The fantastic presentation that is evident here repeats itself consistently at another point in dogmatics, namely, in the Atonement. It is taught that Christ has made satisfaction for hereditary sin. But what then happens to Adam? Was not he the one who brought hereditary sin into the world? Was not hereditary sin an actual sin in him? Or does hereditary sin signify the same for Adam as for everyone in the race? In that case, the concept is canceled. Or was Adam's whole life hereditary sin? Did not the first sin beget other sins in him, i.e., actual sins? The error in the preceding is here more evident, for as a result of this Adam is now so fantastically placed outside of history that he is the only one who is excluded from the Atonement.

No matter how the problem is raised, as soon as Adam is placed fantastically on the outside, everything is confused. To explain Adam's sin is therefore to explain hereditary sin. And no explanation that explains Adam but not hereditary sin, or explains hereditary sin but not Adam, is of any help. The most profound reason for this is what is essential to human existence: that man is individuum and as such simultaneously himself and the whole race, and in such a way that the whole race participates in the individual and the individual in the whole race. If this is not held fast, one will fall either into the Pelagian, Socinian, and philanthropic singular or into the fantastic. The matter-of-factness of the understanding is that the race is numerically resolved into an einmal ein [one times one]. What is fantastical is that Adam enjoys the well-meant honor of being more than the whole race or the ambiguous honor of standing outside the race.
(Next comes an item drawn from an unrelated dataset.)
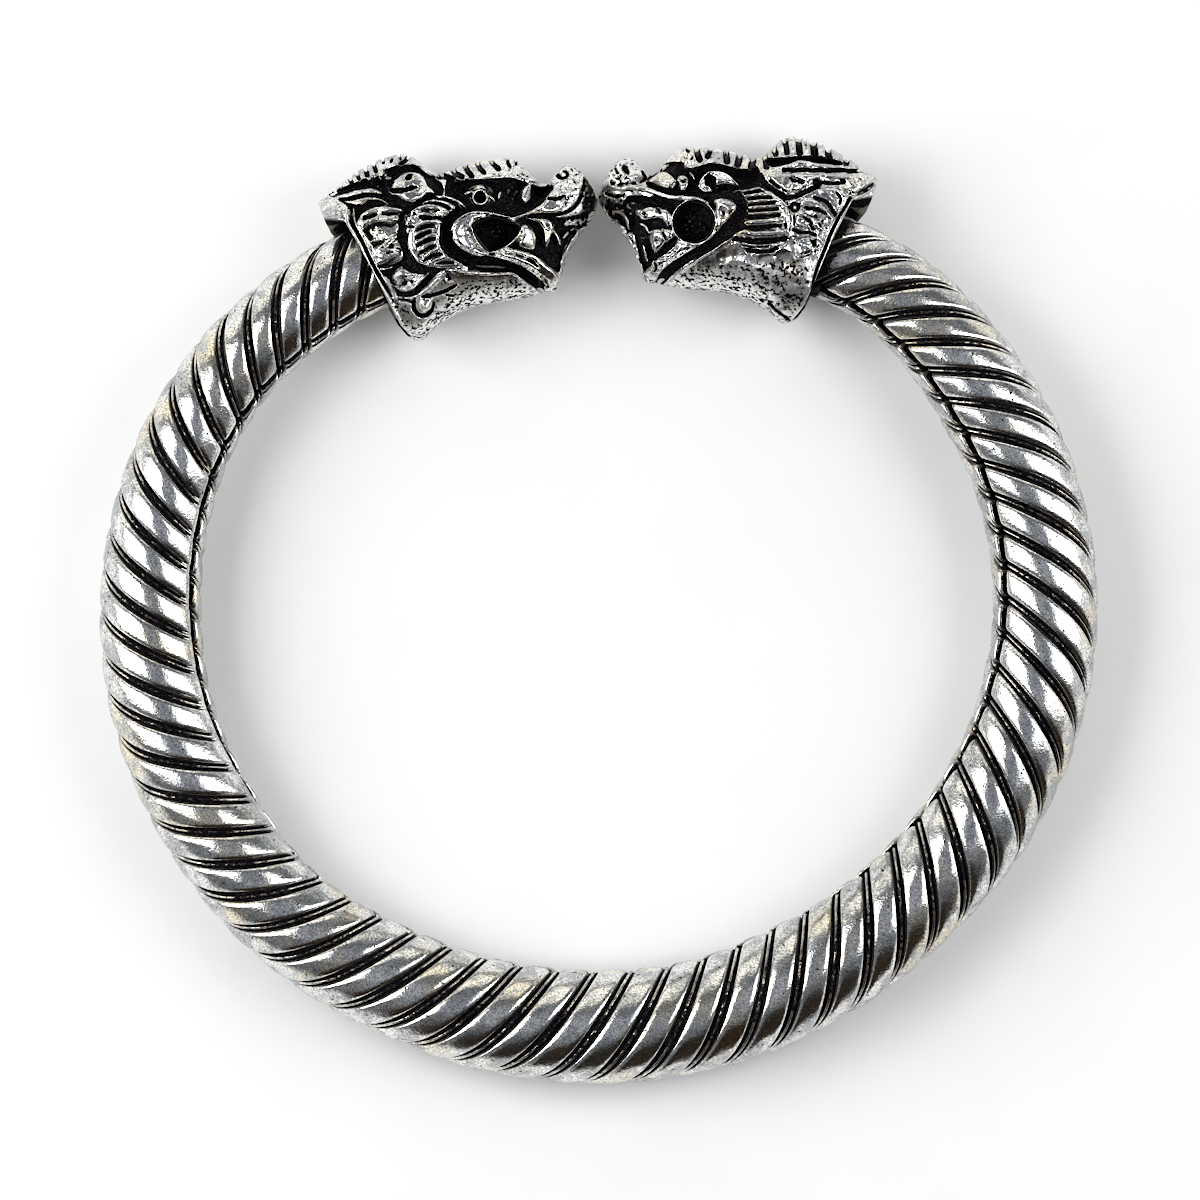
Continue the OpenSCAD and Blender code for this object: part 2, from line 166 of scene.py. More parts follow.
# Rolled band: its centre line clockwise round the ring from the gap.
# angle, radius, share of the way from end to back diameter, seam angle, groove pitch, groove lead,
# the strand's share of the pitch, black left on the thread
BAND = [
    (15, 31.00, 0.00, 146, 5.10, 0.074, 0.72, 0.62),
    (35, 33.20, 0.00, 146, 5.10, 0.074, 0.72, 0.62),
    (45, 34.10, 0.10, 145, 5.10, 0.075, 0.72, 0.62),
    (60, 34.74, 0.46, 141, 5.05, 0.076, 0.73, 0.62),
    (75, 35.30, 0.56, 141, 5.05, 0.076, 0.74, 0.62),
    (90, 35.62, 0.65, 147, 5.13, 0.076, 0.74, 0.62),
    (105, 35.52, 0.74, 154, 5.25, 0.076, 0.74, 0.62),
    (120, 35.06, 0.82, 163, 5.42, 0.076, 0.73, 0.62),
    (135, 34.50, 0.80, 172, 5.55, 0.076, 0.73, 0.62),
    (150, 34.16, 0.93, 180, 5.65, 0.074, 0.725, 0.62),
    (165, 34.22, 0.93, 181, 5.68, 0.073, 0.715, 0.62),
    (180, 34.20, 0.98, 181, 5.63, 0.072, 0.71, 0.62),
    (195, 34.34, 0.92, 181, 5.52, 0.068, 0.715, 0.62),
    (210, 34.74, 0.78, 180, 5.35, 0.064, 0.72, 0.62),
    (225, 35.52, 0.56, 178, 5.15, 0.060, 0.73, 0.62),
    (240, 35.82, 0.57, 170, 4.92, 0.057, 0.73, 0.66),
    (255, 36.08, 0.54, 158, 4.75, 0.056, 0.74, 0.66),
    (270, 35.94, 0.50, 150, 4.68, 0.056, 0.74, 0.66),
    (285, 35.62, 0.27, 148, 4.65, 0.058, 0.74, 0.66),
    (300, 34.82, 0.05, 150, 4.72, 0.060, 0.73, 0.62),
    (315, 33.40, 0.00, 149, 4.90, 0.062, 0.72, 0.62),
    (325, 32.32, 0.00, 148, 5.00, 0.064, 0.72, 0.62),
    (345, 30.00, 0.00, 148, 5.00, 0.064, 0.72, 0.62),
]
RADIUS, FATNESS, SEAM, PITCH, LEAD, STRAND_SHARE, THREAD_BLACK = 1, 2, 3, 4, 5, 6, 7
RING_Y = 0.92
# Angles round the ring at which the tube goes into the heads, and how far it goes in
MOUTH_LEFT = 325.8
MOUTH_RIGHT = 34.2
INSERTED = 8.0
BAND_FROM = MOUTH_RIGHT - INSERTED
BAND_TO = MOUTH_LEFT + INSERTED
# Angles by which the rows start before the tube does, since the grooves slant, and end after it
ROW_LEAD = 34
ROW_TAIL = 2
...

At every moment, the individual is both himself and the race. This is man's perfection viewed as a state. It is also a contradiction, but a contradiction is always the expression of a task, and a task is movement, but a movement that as a task is the same as that to which the task is directed is an historical movement. Hence the individual has a history. But if the individual has a history, then the race also has a history. Each individual has the same perfection, and precisely because of this individuals do not fall apart from one another numerically any more than the concept of race is a phantom. Every individual is essentially interested in the history of all other individuals, and just as essentially as in his own. Perfection in oneself is therefore the perfect participation in the whole. No individual is indifferent to the history of the race any more than the race is indifferent to the history of the individual. As the history of the race moves on, the individual begins constantly anew, because he is both himself and the race, and by this, in turn, the history of the race.

Adam is the first man. He is at once himself and the race. It is not by virtue of the esthetically beautiful that we hold on to him, nor is it by virtue of a magnanimous feeling that we join ourselves to him in order, as it were, not to leave him in the lurch as the one who was responsible for everything. It is not by virtue of a zealous sympathy and the persuasion of piety that we resolve to share his guilt with him the way a child wishes to be guilty along with the father. It is not by virtue of a forced compassion that teaches us to put up with that which, after all, cannot be otherwise, but it is by virtue of thought that we hold fast to him. Consequently, every attempt to explain Adam's significance for the race as caput generis humani naturale, seminale, foederale [head of the human race by nature, by generation, by covenant], to recall the expression of dogmatics, confuses everything. He is not essentially different from the race, for in that case there is no race at all; he is not the race, for in that case also there would be no race. He is himself and the race. Therefore that which explains Adam also explains the race and vice versa.


§2. THE CONCEPT OF THE FIRST SIN

According to traditional concepts, the difference between Adam's first sin and the first sin of every other man is this:

Adam's sin conditions sinfulness as a consequence, the other first sin presupposes sinfulness as a state. Were this so, Adam would actually stand outside the race, and the race would not have begun with him but would have had a beginning outside itself, something that is contrary to every concept.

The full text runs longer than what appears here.